I left the City in 1998. Since then, I have been involved with a number of internet and mobile telecoms ventures, including Ukonlineinvesting.com -a now defunct website which was aimed at longer term investors interested in making better informed investment decisions.
Early 2011, I launched Dividend Income Investor.com a subscription-only website dedicated to sound stock selection and the ability to recognise value using dividend yields in order to identify undervalued and overvalued dividend paying companies.
I don't live forever . . .
Over the years, I haven’t been terribly impressed or satisfied with the advice received from independent financial advisors nor with the returns from the funds they suggested or, more generally, in the returns of several private pensions I am a member of.
I have now taken most of my own and my family’s share portfolios and pensions ‘private’. I have become my own unpaid 'investment manager'. I am an avid reader of investment related books and journals honing my finance and investment skills further.
I am all for a "trans-generational" investment approach
I developed my own trans-generational savings and investment plan and I have become the first early retirement investor.
Since I have taken the reins of our own early retirement plans, I believe my wife and I are well on our way to retire rich and perhaps even early. Though as I only started to implement my own plans less than 10 years ago, it may well take a bit longer than if I had started much, much earlier.
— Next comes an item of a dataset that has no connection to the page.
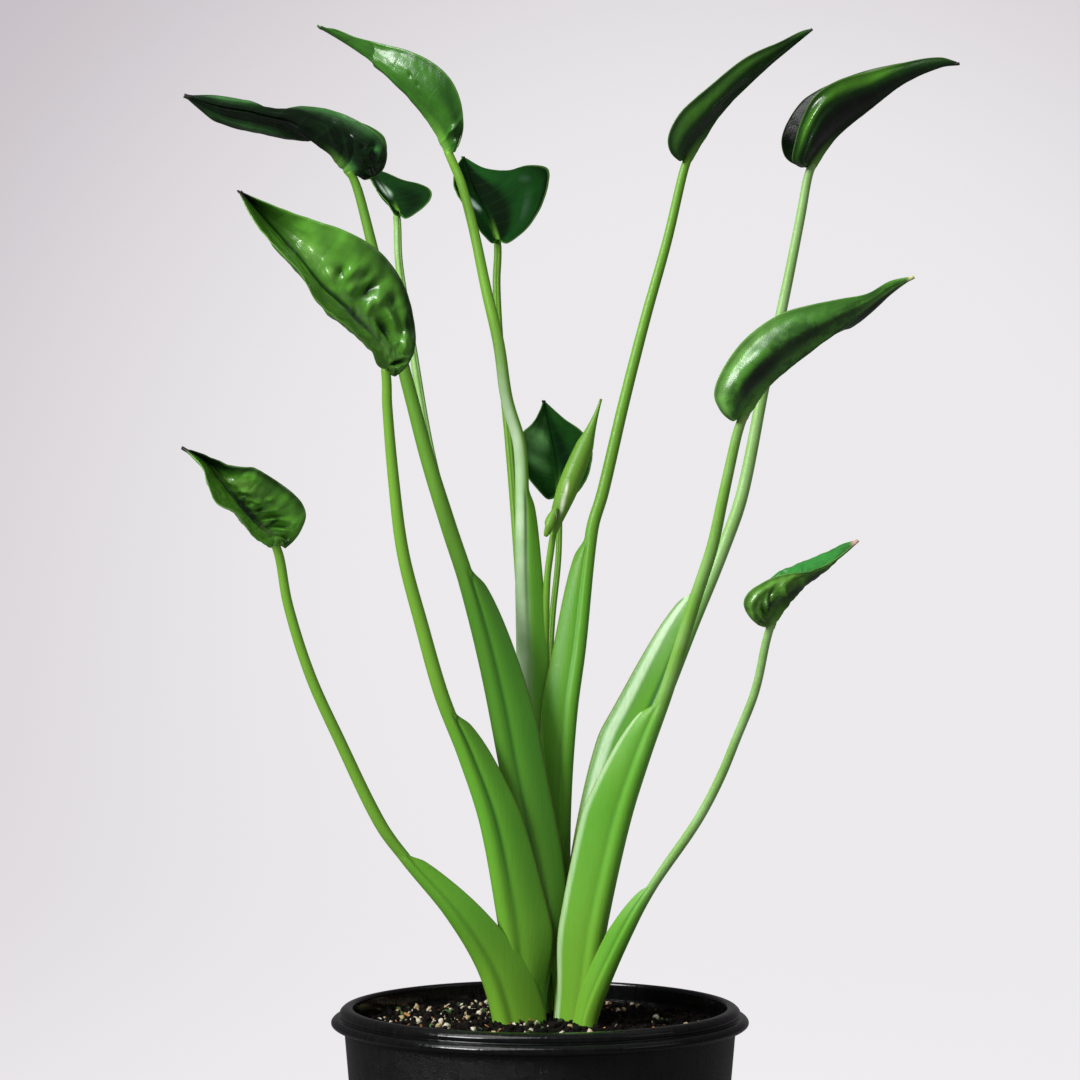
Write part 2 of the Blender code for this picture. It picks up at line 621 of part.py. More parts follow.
def stalk_sections(stalk, position, end_direction):
    """Rings of points from the foot to the joint."""
    foot_share = share_at_height(position, SOIL_AT_WALL + SOIL_MOUND)
    shoulder_share = share_at_height(position, stalk.shoulder)
    opening = Vector((math.cos(math.radians(stalk.opens)), math.sin(math.radians(stalk.opens)), 0))
    near = Vector((opening.y, -opening.x, 0))
    if near.y > 0:
        near.negate()
    up = Vector((0, 0, 1))
    stations = [(0.0, 1.0)]
    stations += [(mix(shoulder_share, foot_share, depth), depth) for depth in SHEATH_STATIONS]
    stations += [(mix(shoulder_share, 1.0, rise), -rise) for rise in STEM_STATIONS]
    rings = []
    for share, depth in stations:
        centre = position(share)
        if share == 0.0:
            centre.z = FOOT_DEPTH
        tangent = end_direction if share == 1.0 else tangent_at(position, share)
        level = 1.0 - smooth_step(-depth / 0.25)
        normal = tangent.lerp(up, level).normalized()
        along = (opening - normal * opening.dot(normal)).normalized()
        side = normal.cross(along)
        if side.dot(near) < 0:
            side.negate()
        stretch = 1.0 / normal.dot(tangent)
        if depth > 0:
            radius = mix(stalk.stem_radius, stalk.foot_radius, depth)
            spread = mix(stalk.stem_radius, stalk.spread, depth**0.7)
            sheathed = smooth_step(depth / SHEATH_BLEND)
            winged = sheath_loop(radius, spread, wing_reach(stalk, depth))
        else:
            radius = mix(stalk.stem_radius, stalk.joint_radius, -depth)
            sheathed = 0.0
            winged = None
        loop = stem_loop(radius)
        if winged:
            loop = [
                (mix(plain[0], wing[0], sheathed), mix(plain[1], wing[1], sheathed))
                for plain, wing in zip(loop, winged)
            ]
        ring = []
        for forward, sideways in loop:
            factor = stretch if forward < 0 else 1.0
            ring.append(centre + along * (forward * factor) + side * sideways)
        rings.append(ring)
    return rings


def channel_cap():
    """Faces that close a sheath's foot, between the outer and the inner side of its section."""
    outer = (0, 1, 1, 2, 3)
    inner = (8, 7, 6, 5, 4)
    faces = []
    for step in range(len(outer) - 1):
        first, second = outer[step], outer[step + 1]
        faces.append((first, inner[step], inner[step + 1]))
        if first != second:
            faces.append((first, inner[step + 1], second))
    mirrored = [tuple((LOOP_SIZE - corner) % LOOP_SIZE for corner in reversed(face)) for face in faces]
    return faces + mirrored


def skin_rings(rings, first_cap=None):
    """A closed tube over rings of equal length, with a fan over an end that has no cap."""
    size = len(rings[0])
    points = [tuple(point) for ring in rings for point in ring]
    faces = []
    for index in range(len(rings) - 1):
        for step in range(size):
            after = (step + 1) % size
            low, high = index * size, (index + 1) * size
            faces.append((low + step, low + after, high + after))
            faces.append((low + step, high + after, high + step))
    for ring, start in ((rings[0], 0), (rings[-1], (len(rings) - 1) * size)):
        if start == 0 and first_cap:
            faces.extend(first_cap)
            continue
        middle = len(points)
        points.append(tuple(sum(ring, Vector()) / size))
        for step in range(size):
            face = (middle, start + (step + 1) % size, start + step)
            faces.append(face if start == 0 else face[::-1])
    return points, faces


def facing_out(points, faces):
    """The faces, all turned round if the body is inside out."""
    volume = 0.0
    for face in faces:
        first, second, third = (Vector(points[corner]) for corner in face)
        volume += first.dot(second.cross(third))
    return faces if volume > 0 else [face[::-1] for face in faces]


def blade_start(number):
    """Where the blade's midrib sets off from the stalk's end."""
    joint = Vector(STALKS[number].path[-1])
    if number == ROLLED_LEAF:
        return (Vector(ROLLED_AXIS[1]) - joint).normalized()
    return (Vector(BLADES[number].midrib[0]) - joint).normalized()


def neck_direction(number):
    """The way that a stalk's last stretch points, between the stalk's and the blade's."""
    path = STALKS[number].path
    below = (Vector(path[-1]) - Vector(path[-2])).normalized()
    return (blade_start(number) + below).normalized()


def add_stalk(number, skin):
    stalk = STALKS[number]
    joint = Vector(stalk.path[-1])
    neck = joint - neck_direction(number) * NECK_LENGTH
    position = curve_through((*stalk.path[:-1], neck, joint))
    rings = stalk_sections(stalk, position, blade_start(number))
    points, faces = skin_rings(rings, channel_cap())
    add_object(f"stalk_{number:02d}", points, facing_out(points, faces), skin)


def rib_depth(share):
    """How far the midrib stands out below the blade."""
    return RIB_DEPTH * (1.0 - share) ** RIB_TAPER + TIP_RIB


def half_section(centre, margin, outward):
    """Points from beside the midrib to the margin, bowed outward."""
    span = margin - centre
    bow = (centre + margin) / 2 + outward * (BLADE_BOW * span.length)
    points = []
    for column in BLADE_COLUMNS:
        rest = 1.0 - column
        points.append(centre * rest**2 + bow * (2 * rest * column) + margin * column**2)
    return points


def beside_stalk(point, joint, neck_direction, radius):
    """The point, moved out to the radius where it would lie inside the stalk's end."""
    offset = point - joint
    ahead = offset.dot(neck_direction)
    side = offset - neck_direction * ahead
    if side.length >= radius:
        return point
    pushed = side.normalized() * (radius - side.length)
    return point + pushed * smooth_step((NECK_MARGIN - ahead) / NECK_MARGIN)


def blade_frame(blade, joint):
    """Which way is across and which is up where the blade meets its stalk."""
    ahead = (Vector(blade.midrib[0]) - joint).normalized()
    across = Vector(blade.near_margin[0]) - Vector(blade.far_margin[0])
    across = (across - ahead * across.dot(ahead)).normalized()
    up = across.cross(ahead)
    opening = Vector(blade.near_margin[3]) + Vector(blade.far_margin[3]) - Vector(blade.midrib[0]) * 2
    if up.dot(opening) < 0:
        up.negate()
    return across, up


def blade_sheet(blade, joint, neck, neck_direction):
    """The blade's middle surface, as rows of points from its near edge to its far edge."""
    first_across, up = blade_frame(blade, joint)
    midrib = curve_through((joint, *blade.midrib))
    tip = blade.midrib[-1]
    raised = joint + up * LOBE_RISE
    margins = []
    for points in (blade.near_margin, blade.far_margin):
        start = raised + (Vector(points[0]) - raised).normalized() * neck
        margins.append(curve_through((start, *points, tip)))
    rows = []
    ups = []
    for row in range(BLADE_ROWS + 1):
        share = row / BLADE_ROWS
        along = share**MIDRIB_CROWDING
        ahead = tangent_at(midrib, along)
        edges = [margin(share) for margin in margins]
        if 0 < row < BLADE_ROWS:
            across = edges[0] - edges[1]
            across = (across - ahead * across.dot(ahead)).normalized()
            turned = across.cross(ahead)
            up = turned if turned.dot(up) > 0 else -turned
        elif row == 0:
            across = first_across
        centre = midrib(along) + up * (LOBE_RISE * (1.0 - along) ** RIB_TAPER)
        least = mix(START_SLACK * neck, TIP_HALF_WIDTH, min(share / NECK_SHARE, 1.0))
        line = []
        for edge, hand in zip(edges, (1, -1)):
            wave = math.sin(math.tau * (RIPPLE_WAVES * share + blade.phase + 0.25 * hand))
            edge += up * (blade.ripple * wave * math.sin(math.pi * share))
            if (edge - centre).length < least:
                edge = centre + across * (hand * least)
            outward = (edge - centre).cross(ahead).normalized()
            if outward.dot(up) > 0:
                outward.negate()
            half = half_section(centre, edge, outward)
            line.append([beside_stalk(point, joint, neck_direction, neck) for point in half])
        rows.append(line[0][:0:-1] + line[1])
        ups.append(up)
    return rows, ups


def smoothed(grid):
    """A grid of directions, each averaged with its neighbours."""
    for _ in range(NORMAL_SMOOTHING):
        last_row, last_column = len(grid) - 1, len(grid[0]) - 1
        averaged = []
        for row in range(last_row + 1):
            line = []
            for column in range(last_column + 1):
                total = grid[row][column] * 2
                total += grid[max(row - 1, 0)][column] + grid[min(row + 1, last_row)][column]
                total += grid[row][max(column - 1, 0)] + grid[row][min(column + 1, last_column)]
                line.append(total.normalized())
            averaged.append(line)
        grid = averaged
    return grid


def thick_sheet(rows, ups):
    """The sheet as a closed body, with the midrib raised from its underside."""
    width = len(rows[0])
    middle = width // 2
    sheet = bmesh.new()
    grid = [[sheet.verts.new(point) for point in row] for row in rows]
    for row, after in zip(grid, grid[1:]):
        for column in range(width - 1):
            sheet.faces.new((row[column], row[column + 1], after[column + 1], after[column]))
    sheet.normal_update()
    facing = sum(row[middle].normal.dot(up) for row, up in zip(grid, ups))
    upward = math.copysign(BLADE_THICKNESS, facing)
    normals = smoothed([[vertex.normal.copy() for vertex in row] for row in grid])
    points = []
    for side in (0.5, -0.5):
        for index, row in enumerate(grid):
            for column, vertex in enumerate(row):
                offset = normals[index][column] * (side * upward)
                if side < 0 and column == middle:
                    offset = ups[index] * (-0.5 * BLADE_THICKNESS - rib_depth(index / BLADE_ROWS))
                points.append(tuple(vertex.co + offset))
    sheet.free()
    count = width * len(rows)
    faces = []
    for row in range(len(rows) - 1):
        for column in range(width - 1):
            corner = row * width + column
            square = (corner, corner + 1, corner + width + 1, corner + width)
            if column < middle:
                square = square[1:] + square[:1]
            for face in ((square[0], square[1], square[2]), (square[0], square[2], square[3])):
                faces.append(face)
                faces.append(tuple(count + corner for corner in reversed(face)))
    rim = list(range(width))
    rim += [row * width + width - 1 for row in range(1, len(rows))]
    rim += [(len(rows) - 1) * width + column for column in range(width - 2, -1, -1)]
    rim += [row * width for row in range(len(rows) - 2, 0, -1)]
    for first, second in zip(rim, rim[1:] + rim[:1]):
        faces.append((second, first, count + first))
        faces.append((second, count + first, count + second))
    return points, faces


def add_blade(number, skin):
    stalk = STALKS[number]
    blade = BLADES[number]
    joint = Vector(stalk.path[-1])
    start = joint + blade_start(number) * JOINT_GAP
    rows, ups = blade_sheet(blade, start, stalk.joint_radius + NECK_MARGIN, neck_direction(number))
    points, faces = thick_sheet(rows, ups)
    add_object(f"blade_{number:02d}", points, facing_out(points, faces), skin)


def rolled_radius(share):
    """The spindle's radius: thickest at its belly, drawn out to a point."""
    if share < ROLLED_BELLY:
        swell = math.sin(math.pi / 2 * share / ROLLED_BELLY)
    else:
        swell = math.cos(math.pi / 2 * (share - ROLLED_BELLY) / (1.0 - ROLLED_BELLY))
    radius = mix(ROLLED_FOOT_RADIUS, ROLLED_RADIUS, swell)
    return mix(radius, ROLLED_TIP_RADIUS, max(share - ROLLED_POINT, 0.0) / (1.0 - ROLLED_POINT))


def add_rolled_blade(skin):
    """A spindle whose outer edge makes one step that winds up its length."""
    handles = [Vector(point) for point in ROLLED_AXIS]
    rings = []
    for ring in range(ROLLED_RINGS + 1):
        share = ring / ROLLED_RINGS
        centre = bezier(handles, share)
        ahead = tangent_at(lambda place: bezier(handles, place), share)
        side = ahead.cross(Vector((0, 1, 0))).normalized()
        front = side.cross(ahead)
        points = []
        for step in range(ROLLED_SIDES):
            turn = step / ROLLED_SIDES
            angle = math.tau * (turn + ROLLED_TWIST * share)
            size = rolled_radius(share) * (1.0 - ROLLED_STEP * turn)
            points.append(centre + side * (size * math.cos(angle)) + front * (size * math.sin(angle)))
        rings.append(points)
    points, faces = skin_rings(rings)
    add_object(f"blade_{ROLLED_LEAF:02d}", points, facing_out(points, faces), skin)


def main():
    clear_scene()
    add_pot()
    add_soil()
    stem = material("stem", STEM_COLOUR, 0.4)
    waxy_stem = material("waxy_stem", WAXY_STEM_COLOUR, 0.45)
    leaf = material("leaf", BLADE_COLOUR, 0.35)
    young_leaf = material("young_leaf", YOUNG_BLADE_COLOUR, 0.4)
    for number in STALKS:
        add_stalk(number, waxy_stem if number in WAXY_STALKS else stem)
    for number in BLADES:
        add_blade(number, leaf)
    add_rolled_blade(young_leaf)


main()
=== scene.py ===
"""Tiny dancer alocasia in its pot: finer leaves, stalks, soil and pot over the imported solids.

The leaves, stalks, pot and soil repeat the solids' own curves and sizes in millimetres and add
what the solids leave out: veins, puckers, bent margins, the sheaths' grooves, grains and finishes.
Each leaf is a stalk and a blade. The front faces -Y and the pot stands on Z = 0.
"""

import math
from dataclasses import dataclass
from functools import partial
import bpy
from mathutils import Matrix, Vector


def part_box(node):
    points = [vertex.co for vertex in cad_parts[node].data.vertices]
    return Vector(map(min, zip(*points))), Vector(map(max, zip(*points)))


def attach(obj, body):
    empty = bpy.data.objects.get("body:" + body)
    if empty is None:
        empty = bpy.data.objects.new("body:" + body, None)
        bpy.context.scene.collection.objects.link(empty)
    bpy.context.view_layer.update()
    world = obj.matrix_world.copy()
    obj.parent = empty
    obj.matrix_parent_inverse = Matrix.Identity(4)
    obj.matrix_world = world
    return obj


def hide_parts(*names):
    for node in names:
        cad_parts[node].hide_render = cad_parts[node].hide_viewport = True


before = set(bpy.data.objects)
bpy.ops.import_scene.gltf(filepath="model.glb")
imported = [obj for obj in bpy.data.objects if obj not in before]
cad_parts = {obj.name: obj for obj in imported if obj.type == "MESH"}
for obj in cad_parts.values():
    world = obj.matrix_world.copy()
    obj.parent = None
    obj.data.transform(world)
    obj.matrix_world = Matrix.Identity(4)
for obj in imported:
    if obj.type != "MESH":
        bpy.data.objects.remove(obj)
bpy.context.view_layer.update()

from types import SimpleNamespace

import bmesh
import bpy
import numpy as np
from mathutils import Vector, noise

bl_info = {
    "name": "Potted Alocasia",
    "version": (1, 0, 0),
    "blender": (4, 5, 0),
    "location": "View3D > Sidebar > Alocasia",
    "description": "Dresses the packed alocasia and its pot with finished leaves, stalks and soil",
    "category": "Add Mesh",
}

POT_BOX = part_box("pot")
BODY = "root"
MM = 0.001
TINY = 1e-9  # keeps a length from being divided by nothing
HALVINGS = 40  # steps in the search for a height on a curve
TANGENT_STEP = 0.004  # share of a curve on each side of the point whose direction is wanted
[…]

Luckily my boys have still 50 years or so to go before the current official State Pension Age. So I am not worried at all that they will be able to retire, if they wish, much earlier and richer than I will.
So, what is my investment strategy than?
I am reluctant to give specific financial or investment advice, in fact I am not allowed to do so, but I am happy to tell you the type of investment ‘strategies’ I use.
Of course to put all this in some perspective you also have to know what kind of emotional or behavioural stance I take in all this.
Controlling risk, if possible
I do not believe that using a ‘risk-free’ approach of putting all my surplus money into a savings account will secure me a comfortable retirement.
I for one, have never come across a savings account millionaire.
I believe that in order to secure a comfortable retirement for my wife and I, I will need to take some ‘risk’. As my kids have 30 or 40 years to go before early retirement, I believe they can afford to consider a much higher ‘risk'.
No exotic trading strategies, at least not anymore for me
I do not regard the stockmarket as some kind of cash machine that allows me to create automatic long-term wealth.
While for some people it may work –I rather like to sleep easy overnight-
I am not particularly interested in spread betting, CFD trading and other similar options - all, in my view, higher risk trading strategies. I am an investor not a day trader.
Experience has taught me that I have more success as a longer-term investor in stock and shares, than as a short-term trader of assets in general, including foreign currencies, commodities and the like. However,
I am unlikely to buy and hold shares forever.
The market is always right . . . Not
In terms of market cycles, I never believe that there are ‘special times’.
I realise that all times are different. Of course, history may repeat itself in some form or other, but in most cases the trigger and/or the outcome is likely to be somewhat different.
I am a firm believer in long-term trends and cycles. Not only economic or financial but also demographic.
Cash-rich, asset-poor, or vice versa -it all depends
I do not mind periods when I am fully or partially invested in cash or cash equivalent, commercial property, gold or other commodities, or solely invested in stocks and shares.
I believe each market has its ‘time’ at some stage. I also realise that being in any market at the wrong time can be lethal and I try to act accordingly. I try to rotate types of investments, sectors and geographies.
All types of assets can and will go up, but also down!
I also realise that prices of any asset can go ‘up’, but are also likely to go ‘down’, and that I can lose a lot of money.
Personally, I like the prices of assets such as shares to be ‘down’, in particular when dividend yields are high and I am cash rich. I am in favour of the ‘Buy One Get One Free’ philosophy, so that I can increase my share holdings at relative low share prices.
Only interested in real value, i.e. dirt cheap assets
I do not like buying shares (or any other asset) when real value is hard to find and when dividend yields are low. Currently, I am far less concerned about the market value of my portfolio than I am about the future and security of my various income streams.
Of course all in a tax-free environment
Where possible, I concentrate our portfolios in a tax-free environment such as a stock and shares Individual Savings Account (ISA) and Self Invested Personal Pension (SIPP).
At the end, we just get paid, right!
I see investing in stocks and shares very much as a way of other people paying me a relatively secure future cash stream. I primarily invest in stocks and shares to generate an income, preferably a high and increasing one, rather than securing a capital gain.